After plaintiff had proven up the note and shown the musical instruments were received from the defendant and sold for $400.00, and some other evidence not of interest herein, tfife plaintiff rested. After plaintiff rested, defendant made a motion for an instructed verdict stating that plaintiff had failed to prove ownership of the note, execution of the note, balance due and a regularity of the sale in order to prove a delinquency judgment. After the motion for an instructed verdict was requested and the court stated he was going *369to grant the motion, the plaintiff asked leave of the court to reopen and call the defendant. Plaintiff further stated that he had two other witnesses, one of them was the defendant, which he was going to cross examine at the proper time. The court refused the request of the plaintiff to be permitted to offer further evidence and gave an instructed verdict for the defendant.

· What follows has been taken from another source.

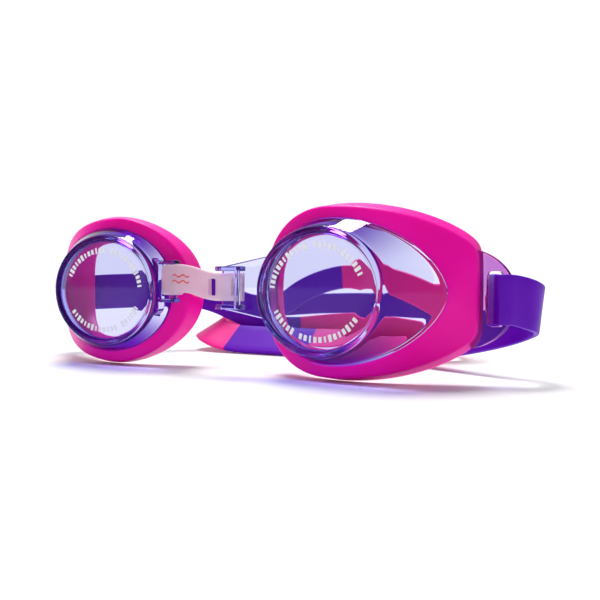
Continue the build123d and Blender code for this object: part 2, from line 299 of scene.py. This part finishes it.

Judgment was entered that the plaintiff recover nothing by its suit and from that judgment, plaintiff perfected this appeal. The plaintiff presents this appeal upon four points of error in its brief. The defendant did not file any brief herein.

We think the sole issue here involved to be determined is under plaintiff’s third point of error where it is contended the trial court erred in not granting plaintiff the right to reopen and produce additional evidence in the interest of justice under the Texas Rules of Civil Procedure 270.

If the defendant had rested when the plaintiff rested, and then both parties had closed, we would have another situation here involved. Part of defendant’s motion for an instructed verdict was good and if plaintiff had relied upon'the record then made, and had not requested permission of the court to introduce other evidence, the instructed verdict would have been proper.

The sole issue here to be determined is whether the trial court abused his discretion in refusing additional testimony. It is stated in Hill v. Melton, Tex.Civ.App., 311 S.W.2d 496 at 500 (error dismissed) as follows r

“Ordinarily it lies within the trial court’s discretion to grant or refuse permission to a party to reopen a case for the reception of additional testimony. But there are occasions when it is the duty of the court to grant such a request, especially when the proffered testimony is decisive, its reception will not cause any undue delay, or do an injustice. State of Texas v. Parkey, Tex.Civ.App., 295 S.W.2d 457, at page 462; Rule 270, T.R.C.P.; 41-B Tex.Jur. 130. In our opinion this was such an occasion.”

It is also stated in McRoy v. Riverlake Country Club, Inc., Tex.Civ.App., 426 S.W.2d 299 at 305 (n. r. e.) as follows:

“It is well established that ordinarily the question of reopening a case for the reception of additional evidence is discretionary. But it is also well established that the discretion is to be liberally exercised. There are circumstances when a refusal to allow a reopening is an abuse of discretion. The refusal then constitutes prejudicial error. Hill v. Melton, 311 S.W.2d 496, 500 (Tex.Civ.App., Dallas 1958, writ dism’d); State v. Parkey, 295 S.W.2d 457, 462 (Tex.Civ.App., Waco 1956, writ ref’d n. r. e.); Stroud v. Temple Lumber Co., 284 S.W.2d 909, 913 (Tex.Civ.App., Beaumont 1955, writ ref’d n. r. e.); Ledbetter v. Martinez, 12 S.W.2d 1042 (Tex.Civ.App., Austin 1929, no writ).”

See also Russell v. Russell, Tex.Civ.App., 443 S.W.2d 569.

It is undisputed under this record that defendant gave the note and chattel mortgage here in question, and the issue to be determined is how much, if any, the defendant still owes to the plaintiff. We are of the opinion that the trial court abused his discretion in refusing additional testimony, for, in the words of the rule, “it clearly appears to be necessary to the due administration of justice.” There is nothing here to show that undue delay would have resulted and would not have required only a few questions and answers to correct the necessary proof plaintiff needed to perfect his record. Of course, we do not know what the evidence would have been or whether it would have been sufficient, but the plaintiff should have had the privilege of offering the testimony he had. The judgment of the trial court is reversed and the cause remanded.